For me, strictly segregating work and not-work would be a poorer work/life balance than having the flexibility to do non-work stuff during business hours and work stuff during non-business hours.
I'd rather manage the balance myself than have the company mandate it one way or another. I understand that for people with driving personalities this can lead to excessive work, and I understand that some managers can see this as a way to wring every last minute from their employees. I don't have the first problem and the times I've had the second, I've fixed it by getting a different manager, one way or another.
Beyond my personal preferences, I think the "strict segregation" approach is rather unnatural. It wasn't really even possible as a widespread lifestyle until the Industrial Revolution. Throughout human history, work and non-work have largely been inseparably mixed, both just parts of "life". I like it that way.
Note to ACs: I usually delete AC replies without reading them. If you want to talk to me, log in.
That's the most stupid argument I've heard Americans use. An old and tired "argument" of no significance.

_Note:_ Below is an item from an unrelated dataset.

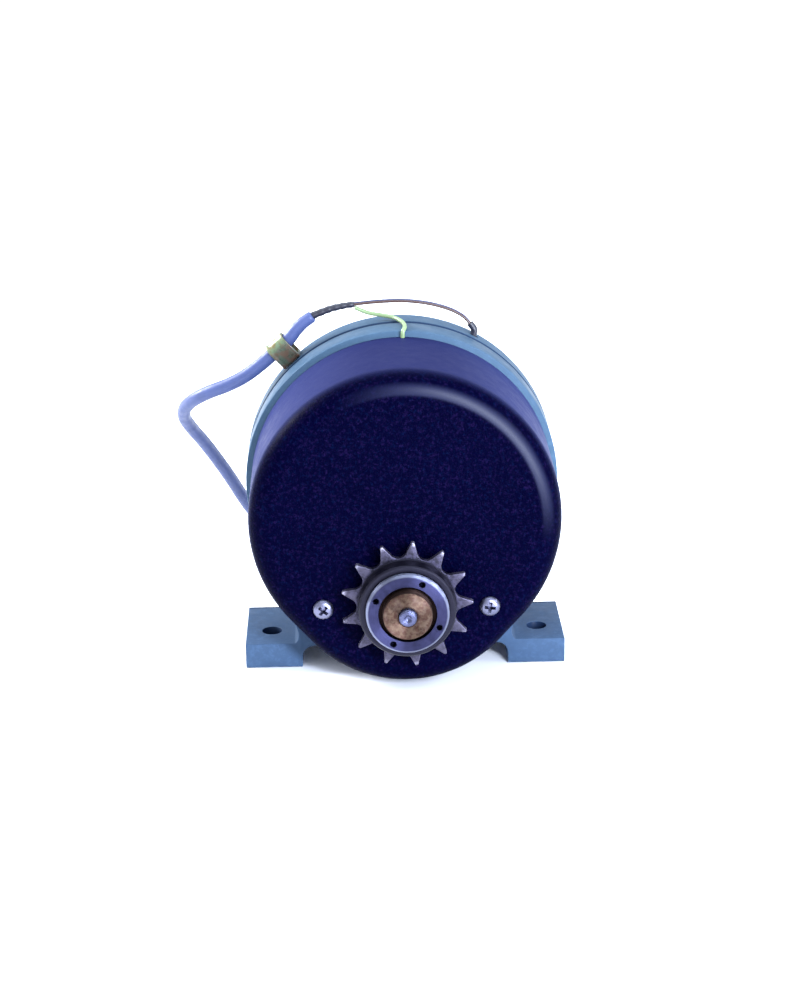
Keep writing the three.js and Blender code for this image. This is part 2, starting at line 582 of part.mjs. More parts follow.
// ---- lead, where the motor holds it: clip, cut end of the jacket, sleeve, three wires and their entries
const clipOut = v3(Math.cos(rad(CLIP.angle)), 0, Math.sin(rad(CLIP.angle)));
const clipSpot = v3(0, CLIP.y, MOTOR_Z).addScaledVector(clipOut, CLIP.r);
// Turns a shape whose X runs along the lead and whose Z points away from the motor, and puts it at the clip.
function atClip(shape) {
  return shape.rotate([0, 90 - CLIP.angle, 0]).translate(clipSpot.toArray());
}
const PAD_Z = -(CLIP.r - HOUSING_R) + GAP;
// An arch over the lead that runs straight down to a base, as points across the lead.
function strapOutline(radius, bottom) {
  const arch = [];
  for (let i = 0; i <= 14; i += 1) {
    const a = Math.PI * i / 14;
    arch.push([radius * Math.cos(a), radius * Math.sin(a)]);
  }
  const low = bottom + 0.6;
  const foot = [[-radius, low], [0.6 - radius, bottom], [radius - 0.6, bottom], [radius, low]];
  return [...arch, ...foot];
}
function cableClip() {
  const half = CLIP.width / 2;
  const strap = slab(strapOutline(CABLE_R + 1.6, PAD_Z), -half, half);
  const hollow = slab(strapOutline(CABLE_R + GAP, PAD_Z + 1.3), -half - 1, half + 1);
  const hole = upright(1.8, 0, 0, PAD_Z - 2, PAD_Z + 2, 10);
  return atClip(cut(cut(strap, hollow).rotate([0, 0, 90]), hole));
}
add("cable_clip", cableClip(), zincYellow());

const clipScrew = turned(
  [[0, 0], [1.8, 0], [2.3, 0.5], [2.3, 1.3], [0, 1.5]].map(([r, z]) => [r, z + PAD_Z + 1.3 + GAP]), 0, 0, 12,
);
add("clip_screw", atClip(clipScrew.rotate([90, 0, 0])), steel());

const W = (x, z, y = CLIP.y) => v3(x, y, z);
const alongClip = v3(Math.sin(rad(CLIP.angle)), 0, -Math.cos(rad(CLIP.angle)));
const heldStart = clipSpot.clone().addScaledVector(alongClip, -CLIP.width / 2 + GAP);
const clipEnd = clipSpot.clone().addScaledVector(alongClip, CLIP.width / 2 + 1);
const jacketRoute = [heldStart, clipSpot, clipEnd, W(-48.6, 147.7), W(-44.9, 151.4), W(-40.2, 154.6)];
add("lead_jacket", hose(jacketRoute, CABLE_R, 12, 10), jacket());

const sleeve = [W(-39.8, 154.9), W(-32.2, 157.8), W(-25.5, 159.3), W(-20.6, 159.9)];
add("lead_sleeve", hose(sleeve, 1.5, 8, 8), blackPlastic());

const topRoute = [
  W(-20, 160), W(-10.6, 160.9), W(0.6, 161.2), W(7.6, 160.7), W(16.5, 159.1), W(25.3, 156.1), W(30.6, 152.8),
  W(33.2, 149.9),
];
const topWire = (dy, dz) => topRoute.map((p) => v3(p.x, p.y + dy, p.z + dz));
add("brown_wire", hose(topWire(-0.75, 0), WIRE_R - 0.05, 22, 6), finish(0x6b4636, 0.6, 0));
add("blue_wire", hose(topWire(0.75, 0.3), WIRE_R - 0.05, 22, 6), finish(0x3a4a90, 0.6, 0));
const entryOut = v2(LEAD_ENTRY.x, LEAD_ENTRY.z - MOTOR_Z).normalize();
const entryDeep = W(entryOut.x * 70.5, MOTOR_Z + entryOut.y * 70.5);
add("entry_sleeve", hose([W(33.5, 149.5), W(35.3, 146.6), entryDeep], 1.6, 6, 8), blackPlastic());

const earthRoute = [
  W(-20, 158.1), W(-14.5, 155.9, 49.5), W(-8, 155, 48), W(-2.6, 154.7, 44.5), W(0.9, 154.4, 38.5),
  W(2.1, 154.3, 33), W(2.1, 154.2, 27.4), W(1.7, 153.8, 25.9), W(1.3, 153, 25.4), W(EARTH.x, 150, EARTH.y),
  W(EARTH.x, 147.2, EARTH.y),
];
add("earth_wire", hose(earthRoute, 0.95, 26, 8), finish(0xb9c98a, 0.6, 0));

// ---- lead, where it hangs free: about 1.05 m of round three-core cable, wound into a flat coil
const freeStart = heldStart.clone().addScaledVector(alongClip, -GAP);
const cableRoute = [
  freeStart, v3(-66, 50.2, 130.9), v3(-73, 50.8, 125.7), v3(-81, 52.4, 121.2), v3(-90, 55.5, 117),
  v3(-98, 61.5, 111.5), v3(-103.2, 70.5, 104.5), v3(-104.2, 81, 96.5), v3(-101.5, 91.5, 87.5),
  v3(-96.5, 101.5, 77), v3(-91, 111, 65), v3(-85.5, 120, 52.5), v3(-80.5, 128.5, 40), v3(-75, 136.5, 28),
  v3(-68.5, 143.8, 17.5), v3(-60, 150.2, 9.2), v3(-49, 154.7, 4.5), v3(-37, 157.2, CABLE_R),
  v3(-29, 158, CABLE_R),
];
add("motor_cable", hose(cableRoute, CABLE_R, 44, 8), jacket());

const coilSection = [[COIL.inner - CABLE_R, 1.4], [COIL.inner - 1.4, 0], [COIL.outer + 1.4, 0],
  [COIL.outer + CABLE_R, 1.4], [COIL.outer + CABLE_R, 5.1], [COIL.outer + 1.4, 6.5], [COIL.inner - 1.4, 6.5],
  [COIL.inner - CABLE_R, 5.1]];
const coilBody = turned(coilSection, 0, 0, 32).rotate([90, 0, 0]).translate([COIL.x, COIL.y, 0]);
add("cable_coil", coilBody, jacket());

// The end of the lead lies on the coil and runs into a three-way connector.
const TAIL = { z: 10.2, from: 8, to: -110, inner: 26.9, outer: 36 };
const onCoil = (r, degrees, z) =>
  v3(COIL.x + r * Math.cos(rad(degrees)), COIL.y + r * Math.sin(rad(degrees)), z);
const tailPoints = [];
for (let i = 0; i <= 8; i++) {
  const out = i / 8;
  const r = TAIL.inner + (TAIL.outer - TAIL.inner) * out * out * (3 - 2 * out);
  tailPoints.push(onCoil(r, TAIL.from + ((TAIL.to - TAIL.from) * i) / 8, TAIL.z));
}
add("cable_tail", hose(tailPoints, CABLE_R, 16, 8), jacket());

function connector() {
  const end = onCoil(TAIL.outer, TAIL.to, TAIL.z);
  const heading = TAIL.to - 90;
  const boot = new THREE.CylinderGeometry(3.4, 3.4, 8, 12).rotateZ(-Math.PI / 2).translate(5, 0, 0);
  const body = block(8.5, 31, -7.5, 7.5, -3.2, 6.8);
  const nose = block(30, 35, -6, 6, -1.8, 5.4);
  const sockets = [-4, 0, 4].map((y) => block(32, 36, y - 1.1, y + 1.1, 0.7, 2.9));
  const whole = cut(join(solid(boot), body, nose), ...sockets);
  return whole.rotate([0, 0, heading]).translate(end.toArray());
}
add("cable_connector", connector(), blackPlastic());

export default motor;
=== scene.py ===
import math

import bmesh
import bpy
from mathutils import Matrix, Vector


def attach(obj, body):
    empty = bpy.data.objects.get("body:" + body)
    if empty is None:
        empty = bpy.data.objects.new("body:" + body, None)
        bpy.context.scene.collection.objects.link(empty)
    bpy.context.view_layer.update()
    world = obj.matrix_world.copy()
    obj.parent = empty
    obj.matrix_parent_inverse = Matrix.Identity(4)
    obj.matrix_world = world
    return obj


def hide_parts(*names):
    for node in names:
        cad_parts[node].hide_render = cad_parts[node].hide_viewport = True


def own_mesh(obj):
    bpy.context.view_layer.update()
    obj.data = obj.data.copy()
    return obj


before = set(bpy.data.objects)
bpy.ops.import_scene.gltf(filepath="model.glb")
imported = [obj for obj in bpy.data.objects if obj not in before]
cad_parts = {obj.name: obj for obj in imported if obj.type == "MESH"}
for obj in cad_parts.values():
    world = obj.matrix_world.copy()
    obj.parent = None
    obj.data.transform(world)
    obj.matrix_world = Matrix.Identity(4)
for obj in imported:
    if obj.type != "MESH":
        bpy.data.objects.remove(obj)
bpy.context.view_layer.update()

# The sizes below are in millimetres, in the CAD's frame, and become metres where a mesh is made.
MM = 0.001

OUTPUT_Z = 46  # height of the output axis
MOTOR_Z = 80  # height of the motor's axis
FACE_Y = -36.5  # front of the gear cover
SEAM_Y = 26.6  # between gear cover and housing ring
JOINT_Y = 42.5  # between housing ring and rear cover
BACK_Y = 57.9
CAP_Y = 60.4  # back of the boss and of the bolt heads
COVER_R = 70.3
LOBE_R = 57  # the lower circle of the egg-shaped outline
LOBE_Z = 60
COVER_FILLET = 11
HOUSING_R = 73
TOOTH_Y = -42.5
TIP_R = 29.6  # over the sprocket's teeth
SHELL_R = 22  # the freewheel's body
LOCK_R = 18.5  # the lock ring
LOCK_Y = -55.6
ADAPTOR_Y = -58.4
SHAFT_END_Y = -60.4
POST_X = 37.4  # cover screws
POST_Z = 41.9
CABLE_R = 3.25
FOOT_TOP = 11.8
FOOT_HOLE = (62.4, 12.5)  # (x, y), the same on both sides
FOOT_HOLE_R = 4.6
BOLT_CIRCLE_R = 53
FLOOR_Z = -0.15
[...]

The Germans have their own armed forces, perfectly capable and well equipped. The US is not defending Germany or Europe. Those bases in Germany are there to serve US interests abroad. Much further away.
Greece and Spain are not the greatest markets for German products, the whole world buys from Germany. China is a major customer of German goods. If the Euro becomes cheaper it will just help their export economy.
Socialism is not a problem, except in your imagination, I'm sorry, but there are plenty of successful "socialist" states in Europe. From Germany to Sweden. The Greeks are not an example of socialist malpractice, they're an example of corruption, mismanagement and overspending.